Trio of topics to mull

This column will touch on three topics. One has the potential for collegiate scholarships and even Olympic participation for some of our youth involved in the shooting sports. The second has statewide significance regarding the future management of our fisheries resources. The third item involves Gnarly Dan and company.

Starting at 5 p.m. today, the Alaska Scholastic Clay Target Program (ASCTP) will hold its state championships at Grouse Ridge Shooting Grounds north of Wasilla. Tonight, the 50-bird trap competition will be held, and tomorrow beginning at 10 a.m., a 100-bird walkthrough sporting clays event will be held. Lunch and awards will happen after the Saturday shooting.

This is a youth shotgun shooting program. I’ve mentioned the program before and an article about the Grouse Ridge Rangers participating in a major national shoot in Illinois appeared in this newspaper last August. Currently, 54 kids are scheduled to shoot in today’s Alaska state championship.

Neil Moss, the president of ASCTP and head coach of the Grouse Ridge Rangers shooting team, has been working hard along with other members of ASCTP to grow this program into a statewide opportunity for our young folks to earn college scholarships. Several shooters from SCTP programs across the country, in addition to the college scholarships, have gone on to both the Junior Olympics and Olympics shooting programs.

The SCTP is only a few years old in Alaska, but has been established in the Lower 48 for several years. Moss hopes the program will spread in Alaska and plans are in place this summer to establish shooting clubs all over the state. Areas that have potential are Fairbanks, Seward, Kenai, Valdez, Cordova, Southeast and some Bush locations. Participating kids have to maintain grades comparable to athletes in any high school sport and commit to a regular schedule of practice. If you would like more information on the program, call Neil Moss at 373-0961 or stop by Grouse Ridge tonight or tomorrow and watch the shooting and meet the kids and coaches.

The second topic involves the governor’s recent appointments to the Alaska Board of Fisheries. Three positions were coming open. The governor chose to reappoint two incumbents and replace one member. The two reappointments are Bill Brown from Juneau and John Jensen from Petersburg. The newcomer is Susan Jeffrey from Kodiak, who replaces Mel Morris, also from Kodiak.

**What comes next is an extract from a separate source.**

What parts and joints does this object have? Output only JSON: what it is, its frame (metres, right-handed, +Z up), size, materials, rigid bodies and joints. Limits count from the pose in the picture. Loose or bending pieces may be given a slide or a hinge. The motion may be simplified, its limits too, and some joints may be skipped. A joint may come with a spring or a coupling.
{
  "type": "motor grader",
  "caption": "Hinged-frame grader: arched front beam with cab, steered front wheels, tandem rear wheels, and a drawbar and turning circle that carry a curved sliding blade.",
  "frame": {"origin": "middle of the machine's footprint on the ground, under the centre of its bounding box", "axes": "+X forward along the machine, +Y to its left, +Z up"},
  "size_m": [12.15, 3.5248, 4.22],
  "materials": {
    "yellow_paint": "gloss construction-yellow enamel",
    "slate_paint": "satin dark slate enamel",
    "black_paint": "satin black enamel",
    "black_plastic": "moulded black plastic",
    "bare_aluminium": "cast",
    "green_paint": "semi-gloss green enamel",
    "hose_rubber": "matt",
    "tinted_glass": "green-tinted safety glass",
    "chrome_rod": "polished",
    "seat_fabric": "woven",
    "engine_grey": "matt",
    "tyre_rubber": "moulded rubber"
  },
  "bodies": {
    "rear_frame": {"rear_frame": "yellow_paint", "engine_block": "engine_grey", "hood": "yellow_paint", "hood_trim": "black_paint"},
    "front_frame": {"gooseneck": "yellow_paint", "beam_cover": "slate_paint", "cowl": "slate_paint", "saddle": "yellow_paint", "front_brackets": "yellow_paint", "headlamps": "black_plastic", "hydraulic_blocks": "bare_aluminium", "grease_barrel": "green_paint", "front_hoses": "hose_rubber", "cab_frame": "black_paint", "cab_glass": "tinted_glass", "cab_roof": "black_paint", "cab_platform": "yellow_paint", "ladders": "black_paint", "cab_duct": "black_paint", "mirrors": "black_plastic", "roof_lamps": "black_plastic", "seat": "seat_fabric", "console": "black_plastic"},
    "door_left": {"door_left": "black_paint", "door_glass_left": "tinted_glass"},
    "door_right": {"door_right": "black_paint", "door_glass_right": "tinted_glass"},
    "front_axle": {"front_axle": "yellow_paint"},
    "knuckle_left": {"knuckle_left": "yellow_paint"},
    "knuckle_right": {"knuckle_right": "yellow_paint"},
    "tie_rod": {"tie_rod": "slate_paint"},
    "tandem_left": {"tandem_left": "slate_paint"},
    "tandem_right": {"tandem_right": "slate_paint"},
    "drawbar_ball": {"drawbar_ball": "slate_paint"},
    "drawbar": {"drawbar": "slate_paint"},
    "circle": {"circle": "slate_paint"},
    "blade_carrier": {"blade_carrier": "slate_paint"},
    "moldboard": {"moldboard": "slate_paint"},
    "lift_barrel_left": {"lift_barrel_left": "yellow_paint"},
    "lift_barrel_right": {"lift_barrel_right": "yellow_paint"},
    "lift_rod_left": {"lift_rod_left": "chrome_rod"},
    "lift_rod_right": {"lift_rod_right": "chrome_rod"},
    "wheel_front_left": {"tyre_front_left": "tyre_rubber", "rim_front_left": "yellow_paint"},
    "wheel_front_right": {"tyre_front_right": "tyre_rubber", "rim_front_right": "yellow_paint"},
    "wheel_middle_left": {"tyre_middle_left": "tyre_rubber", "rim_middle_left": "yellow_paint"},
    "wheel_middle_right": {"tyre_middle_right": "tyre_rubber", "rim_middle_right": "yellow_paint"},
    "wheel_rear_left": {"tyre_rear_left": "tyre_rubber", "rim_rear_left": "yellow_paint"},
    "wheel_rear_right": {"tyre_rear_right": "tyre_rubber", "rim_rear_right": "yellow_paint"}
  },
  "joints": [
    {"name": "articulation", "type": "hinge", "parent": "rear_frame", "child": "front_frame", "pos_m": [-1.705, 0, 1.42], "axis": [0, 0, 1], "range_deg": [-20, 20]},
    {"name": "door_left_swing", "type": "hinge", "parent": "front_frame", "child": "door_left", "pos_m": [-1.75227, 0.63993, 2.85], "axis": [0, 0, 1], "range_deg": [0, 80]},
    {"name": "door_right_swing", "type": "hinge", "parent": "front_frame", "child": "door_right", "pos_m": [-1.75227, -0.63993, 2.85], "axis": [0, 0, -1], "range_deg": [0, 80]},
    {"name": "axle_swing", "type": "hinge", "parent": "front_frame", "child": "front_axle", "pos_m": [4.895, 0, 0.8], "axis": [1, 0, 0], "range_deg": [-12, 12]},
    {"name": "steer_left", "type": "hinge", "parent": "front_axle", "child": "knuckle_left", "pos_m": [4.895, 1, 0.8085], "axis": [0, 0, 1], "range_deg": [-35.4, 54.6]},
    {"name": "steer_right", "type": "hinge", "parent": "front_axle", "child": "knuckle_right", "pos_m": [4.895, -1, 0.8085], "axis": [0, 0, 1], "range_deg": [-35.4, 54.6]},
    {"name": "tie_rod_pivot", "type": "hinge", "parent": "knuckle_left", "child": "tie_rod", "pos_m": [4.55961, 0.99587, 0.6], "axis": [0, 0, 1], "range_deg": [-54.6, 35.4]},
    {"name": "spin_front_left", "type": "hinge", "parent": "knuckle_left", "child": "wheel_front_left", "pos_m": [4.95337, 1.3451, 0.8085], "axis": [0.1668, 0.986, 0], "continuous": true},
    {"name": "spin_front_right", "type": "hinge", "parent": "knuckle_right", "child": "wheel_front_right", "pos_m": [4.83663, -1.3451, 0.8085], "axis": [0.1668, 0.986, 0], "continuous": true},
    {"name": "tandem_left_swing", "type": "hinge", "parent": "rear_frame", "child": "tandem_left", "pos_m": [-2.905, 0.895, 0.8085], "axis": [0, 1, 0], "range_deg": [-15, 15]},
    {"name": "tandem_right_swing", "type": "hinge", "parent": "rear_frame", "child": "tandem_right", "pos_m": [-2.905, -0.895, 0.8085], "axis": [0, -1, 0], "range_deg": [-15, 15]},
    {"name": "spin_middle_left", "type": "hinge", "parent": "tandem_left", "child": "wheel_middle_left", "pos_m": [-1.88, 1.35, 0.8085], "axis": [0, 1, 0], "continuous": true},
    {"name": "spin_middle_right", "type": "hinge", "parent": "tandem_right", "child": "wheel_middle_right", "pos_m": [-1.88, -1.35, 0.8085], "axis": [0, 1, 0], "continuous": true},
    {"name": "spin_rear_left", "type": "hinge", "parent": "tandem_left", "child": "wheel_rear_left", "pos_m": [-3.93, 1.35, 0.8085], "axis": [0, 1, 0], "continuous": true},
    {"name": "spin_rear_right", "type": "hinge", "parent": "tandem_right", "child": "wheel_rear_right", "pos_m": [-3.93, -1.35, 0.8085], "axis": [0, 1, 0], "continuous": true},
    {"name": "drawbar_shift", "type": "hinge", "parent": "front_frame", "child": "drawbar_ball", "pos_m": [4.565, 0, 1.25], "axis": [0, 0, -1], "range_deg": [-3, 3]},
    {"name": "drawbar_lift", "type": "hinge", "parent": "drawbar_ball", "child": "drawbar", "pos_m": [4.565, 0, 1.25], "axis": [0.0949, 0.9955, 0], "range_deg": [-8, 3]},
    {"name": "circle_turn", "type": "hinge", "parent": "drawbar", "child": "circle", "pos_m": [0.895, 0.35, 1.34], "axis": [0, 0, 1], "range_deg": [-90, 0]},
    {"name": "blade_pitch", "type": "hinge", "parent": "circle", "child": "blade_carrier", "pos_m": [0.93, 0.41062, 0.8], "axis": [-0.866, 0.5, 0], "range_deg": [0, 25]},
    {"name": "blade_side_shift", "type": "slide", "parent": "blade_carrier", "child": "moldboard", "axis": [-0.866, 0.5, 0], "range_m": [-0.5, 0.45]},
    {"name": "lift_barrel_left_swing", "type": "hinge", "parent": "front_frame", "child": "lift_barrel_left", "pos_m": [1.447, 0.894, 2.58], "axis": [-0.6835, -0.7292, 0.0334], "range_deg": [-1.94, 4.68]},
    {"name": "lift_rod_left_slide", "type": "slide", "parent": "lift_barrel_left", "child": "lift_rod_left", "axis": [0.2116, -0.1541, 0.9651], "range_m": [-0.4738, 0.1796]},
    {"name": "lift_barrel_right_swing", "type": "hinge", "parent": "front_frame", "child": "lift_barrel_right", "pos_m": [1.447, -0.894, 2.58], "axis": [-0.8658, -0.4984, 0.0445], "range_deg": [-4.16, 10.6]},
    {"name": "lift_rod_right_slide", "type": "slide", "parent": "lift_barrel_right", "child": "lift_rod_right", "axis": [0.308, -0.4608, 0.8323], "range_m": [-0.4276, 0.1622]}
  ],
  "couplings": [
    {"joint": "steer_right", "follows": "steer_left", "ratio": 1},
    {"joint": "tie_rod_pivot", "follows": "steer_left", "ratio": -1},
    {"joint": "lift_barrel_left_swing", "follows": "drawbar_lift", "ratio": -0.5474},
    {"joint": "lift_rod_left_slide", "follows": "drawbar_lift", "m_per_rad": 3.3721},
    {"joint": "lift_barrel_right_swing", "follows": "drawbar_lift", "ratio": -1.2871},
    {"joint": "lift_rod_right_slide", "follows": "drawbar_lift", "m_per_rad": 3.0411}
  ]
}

I worked with both Brown and Jensen during my term on the board. I like them both and consider them friends. Brown brings a strong natural resource economics and statistics background with an interest in sportfishing to his seat. Jensen has been a commercial fisherman virtually his entire life. I don’t know Jeffrey, but her background includes commercial fishing, writing and editing fisheries oriented publications, and local government participation.

At the recently completed Upper Cook Inlet Board of Fisheries meeting, Jensen voted almost exclusively for commercial fisheries-supported proposals, even if those proposals would negatively impact some of the Cook Inlet salmon stocks Fish and Game was recommending as Stocks of Concern. Brown, on the other hand, put the resource first and took some heat for supporting some proposals that took fish away from users and allocated them into the “resource rebuilding” category.

That’s how things should be done in my opinion — protecting the resource comes first and then allocating the harvestable surplus among user groups as fairly as possible. However, that approach usually means everybody is mad at you by the end of the meeting. I’ve been there!

I was particularly pleased Brown was renominated. He has shown himself to be an ethical man with strong personal integrity and a deep concern for the well-being of our fisheries resources and for those who use these resources. One cannot ask any more than that for someone interested in such oftentimes thankless public service as the Board of Fisheries.

And finally, at long last, I got a chance to go icefishing! I met Gnarly Dan and two friends, Hey You and Ken, at an undisclosed stocked Valley lake earlier this week. I’ve changed the names, except Ken’s, to poke fun at the antics. Ken didn’t do anything offbeat, except catch the two largest fish, maybe the most fish and probably the last fish of the day. That’s not being goofy, just being a good fisherman.

Hey You is also an excellent and hardcore ice fisherman. When I asked him what nickname he would like, mainly to protect his reputation, he chose the aforementioned. I warned him that the trip could end up in the paper. I’m not sure he believed me.

I haven’t written a Gnarly Dan story for about a year-and-a-half and thought this might make a good opportunity. All of the previous Gnarly stories are loosely based on real situations and happenings, as far fetched as they may have sounded. However, I was just informed of the two items appearing earlier and I felt they needed to be mentioned, so the full version of this Gnarly Dan episode will have to wait for another day.

One item from the trip I just have to mention was Gnarly Dan’s “gift” for catching several of the smallest fish I’ve ever seen come through an icefishing hole. While we all went home with our limits of normal-sized fish, Gnarly caught and released almost another full limit of 3-inch whoppers. We’re still trying to figure out how those little guys were able to bite the hook.